When Upper Salford officials first listed the township trestle on the Internet auction site MuniciBid.com, the sale drew attention from around the world.

The rickety wooden bridge is a familiar sight to regular attendees of the Philadelphia Folk Festival, held at the fairgrounds just yards away.

Constructed by the Reading Railroad in 1910 and rebuilt in 1975, the 16-foot span connects Salford Station Road and serves as a handy landmark for cyclists and runners on the repurposed Perkiomen Trails below.

But four years after the Pennsylvania Department of Transportation closed it to pedestrian and motorist traffic, citing concerns about its structural integrity, the township decided the bridge had to go.

Times are tough, however, and the township did not have the money to pay for removal.

One contractor estimated the local government would need to spend at least $100,000 – nearly one-sixth of its annual budget – to take down the span and start over.

Township supervisors posted it online, hoping to find a bidder who would cover removal costs and pay as little as $100 to take home a piece of history.

But despite attracting more than a thousand hits to the auction website, the Upper Salford bridge failed to draw a single bid after two separate auctions, the latest of which wrapped up earlier this month.

Supervisors Chairman Theodore F. Poatsy Jr. said that although some interested parties had come to look at the trestle, none made an offer. He said there were concerns about the toxic oil pitch known as creosote that the railroad used to weatherproof the structure.

“That turned some potential bidders off,” he said. “Because of the way the railroad had constructed it, the wood could only be used for the same type of outdoor purpose.”

But that didn’t deter Hart. He’d made his career preserving historic barns and houses, and was accustomed to dealing with older, commonly used building materials now considered dangerous. He’d had his eye on the bridge since it was condemned.

He offered to take it down for $2,000 even before the township put it up for auction.

“I’ve crossed that bridge 1,000 times,” he said. “It sort of set off a panic in me when they put it up for auction. I wanted those timbers.”

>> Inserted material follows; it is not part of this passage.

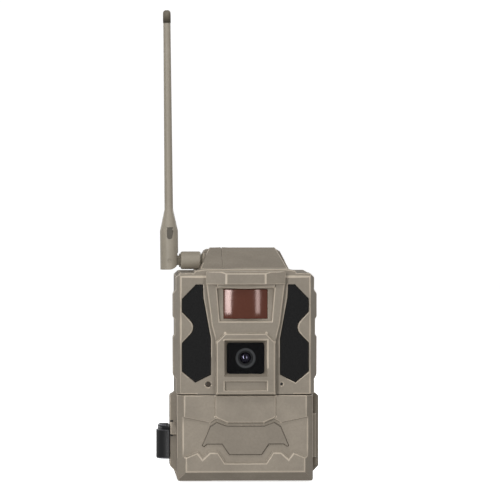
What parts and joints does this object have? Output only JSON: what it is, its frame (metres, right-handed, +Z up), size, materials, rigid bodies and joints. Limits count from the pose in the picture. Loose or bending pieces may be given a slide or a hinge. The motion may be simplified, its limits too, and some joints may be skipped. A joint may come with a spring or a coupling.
{
  "type": "trail camera",
  "caption": "Tan wildlife trail camera with a hinged lower door, side latch, infrared windows, motion sensor and a folding swivel antenna.",
  "frame": {"origin": "mouth of the tripod socket in the underside", "axes": "-Z out of the tripod socket, +Z up along the whip antenna, -Y out of the lens, +X towards the door hinge"},
  "size_m": [0.1012, 0.0966, 0.2944],
  "materials": {
    "housing_tan": "fine spark-eroded texture",
    "front_tan": "fine spark-eroded texture",
    "door_tan": "fine spark-eroded texture",
    "antenna_tan": "satin",
    "antenna_dark": "satin",
    "smoked_window": "polished",
    "clear_window": "polished",
    "pir_window": "polished, translucent",
    "black_plastic": "satin",
    "soft_rubber": "matt",
    "circuit_board": "solder mask",
    "lamp_resin": "clear tinted",
    "display_glass": "polished",
    "steel": "plated",
    "brass": "plated",
    "cell_jacket": "printed sleeve",
    "jack_plastic": "satin",
    "coax": "jacket"
  },
  "bodies": {
    "camera_body": {"antenna_connector": "brass", "antenna_pigtail": "coax", "back_housing": "housing_tan", "bay_contacts": "brass", "board_screws": "steel", "bracket_screws": "steel", "camera_board": "circuit_board", "card_sockets": "black_plastic", "centre_bezel": "front_tan", "control_panel": "black_plastic", "feet": "soft_rubber", "front_gasket": "soft_rubber", "front_housing": "front_tan", "hinge_pin": "steel", "housing_screws": "steel", "ir_leds": "lamp_resin", "ir_windows": "smoked_window", "key_board": "circuit_board", "latch_pin": "steel", "lcd_screen": "display_glass", "led_boards": "circuit_board", "lens_barrel": "black_plastic", "lens_glass": "clear_window", "lens_holder": "black_plastic", "lens_window": "clear_window", "main_board": "circuit_board", "microphone": "black_plastic", "modem_shield": "steel", "pir_module": "circuit_board", "pir_shroud": "black_plastic", "pir_window": "pir_window", "power_jack": "jack_plastic", "rear_bracket": "housing_tan", "roof_cover": "housing_tan", "status_lens": "clear_window", "threaded_inserts": "brass", "visor": "front_tan"},
    "door": {"door_shell": "door_tan", "door_seal": "soft_rubber", "door_badge": "door_tan"},
    "latch": {"latch_lever": "black_plastic"},
    "tray": {"battery_tray": "housing_tan", "battery_cells": "cell_jacket", "tray_contacts": "brass"},
    "key_up": {"key_up": "soft_rubber"},
    "key_down": {"key_down": "soft_rubber"},
    "key_left": {"key_left": "soft_rubber"},
    "key_right": {"key_right": "soft_rubber"},
    "key_ok": {"key_ok": "soft_rubber"},
    "power_switch": {"power_switch": "soft_rubber"},
    "eject_button": {"eject_button": "soft_rubber"},
    "sd_card": {"sd_card": "black_plastic"},
    "sim_card": {"sim_card": "jack_plastic"},
    "port_cover": {"port_cover": "soft_rubber"},
    "ir_cut_filter": {"ir_cut_filter": "display_glass"},
    "antenna_sleeve": {"antenna_sleeve": "antenna_tan"},
    "antenna_elbow": {"antenna_elbow": "antenna_dark", "elbow_pin": "steel"},
    "antenna_whip": {"antenna_whip": "antenna_tan", "whip_tip": "antenna_dark"}
  },
  "joints": [
    {"name": "door_swing", "type": "hinge", "parent": "camera_body", "child": "door", "pos_m": [0.0445, -0.0134, 0.0268], "axis": [0, 0, 1], "range_deg": [0, 120]},
    {"name": "latch_turn", "type": "hinge", "parent": "camera_body", "child": "latch", "pos_m": [-0.05, 0.004, 0.022], "axis": [0, 0, -1], "range_deg": [0, 95]},
    {"name": "tray_slide", "type": "slide", "parent": "camera_body", "child": "tray", "axis": [0, 0, -1], "range_m": [0, 0.0589]},
    {"name": "key_up_press", "type": "slide", "parent": "camera_body", "child": "key_up", "axis": [0, 1, 0], "range_m": [0, 0.0004], "stiffness_N_per_m": 400},
    {"name": "key_down_press", "type": "slide", "parent": "camera_body", "child": "key_down", "axis": [0, 1, 0], "range_m": [0, 0.0004], "stiffness_N_per_m": 400},
    {"name": "key_left_press", "type": "slide", "parent": "camera_body", "child": "key_left", "axis": [0, 1, 0], "range_m": [0, 0.0004], "stiffness_N_per_m": 400},
    {"name": "key_right_press", "type": "slide", "parent": "camera_body", "child": "key_right", "axis": [0, 1, 0], "range_m": [0, 0.0004], "stiffness_N_per_m": 400},
    {"name": "key_ok_press", "type": "slide", "parent": "camera_body", "child": "key_ok", "axis": [0, 1, 0], "range_m": [0, 0.0004], "stiffness_N_per_m": 400},
    {"name": "power_switch_slide", "type": "slide", "parent": "camera_body", "child": "power_switch", "axis": [1, 0, 0], "range_m": [0, 0.005]},
    {"name": "eject_press", "type": "slide", "parent": "camera_body", "child": "eject_button", "axis": [0, 0, 1], "range_m": [0, 0.0008], "stiffness_N_per_m": 300},
    {"name": "sd_card_slide", "type": "slide", "parent": "camera_body", "child": "sd_card", "axis": [1, 0, 0], "range_m": [0, 0.0034]},
    {"name": "sim_card_slide", "type": "slide", "parent": "camera_body", "child": "sim_card", "axis": [-1, 0, 0], "range_m": [0, 0.003]},
    {"name": "port_cover_swing", "type": "hinge", "parent": "camera_body", "child": "port_cover", "pos_m": [-0.022, 0.0029, 0.00085], "axis": [1, 0, 0], "range_deg": [0, 90]},
    {"name": "ir_cut_slide", "type": "slide", "parent": "camera_body", "child": "ir_cut_filter", "axis": [-1, 0, 0], "range_m": [0, 0.007]},
    {"name": "sleeve_spin", "type": "hinge", "parent": "camera_body", "child": "antenna_sleeve", "pos_m": [-0.0461, 0.012, 0.1362], "axis": [1, 0, 0], "continuous": true},
    {"name": "antenna_swivel", "type": "hinge", "parent": "camera_body", "child": "antenna_elbow", "pos_m": [-0.0461, 0.012, 0.1362], "axis": [1, 0, 0], "range_deg": [-90, 90]},
    {"name": "whip_fold", "type": "hinge", "parent": "antenna_elbow", "child": "antenna_whip", "pos_m": [-0.0461, 0.012, 0.1362], "axis": [0, -1, 0], "range_deg": [0, 90]}
  ]
}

Hart wasn’t exactly unknown to township leaders. His home and museum – housed in the old Kulp General Store along Harleysville’s Main Street – has become something of a local landmark.

Its two period gas pumps out front, with their circular meters and fresh paint jobs, often draw passersby who stop for photos. Hart routinely welcomes tour groups into his house to show off his working Victrola, a jangling Nickelodeon player piano, and the restored shop front stocked afresh with all manner of household goods, from 1920s-era penny candy to boxes of rat poison.

Under the terms of his tentative agreement with the township, Hart won’t pay a dime for the bridge but will remove it at his own expense. That will allow the supervisors to take the money they would have had to spend on removal and devote it to a permanent concrete replacement, Poatsy said.

Hart hopes to feature the 35-year-old timbers as part of a water tower in a planned expansion of his museum site. The new structure is expected to sit beside a pond and a windmill – all circulating water from an underground spring, now gurgling in his basement.

“The more vintage products you can use, the more authentic it all seems,” Hart said. “Those timbers will just give it the right feel.”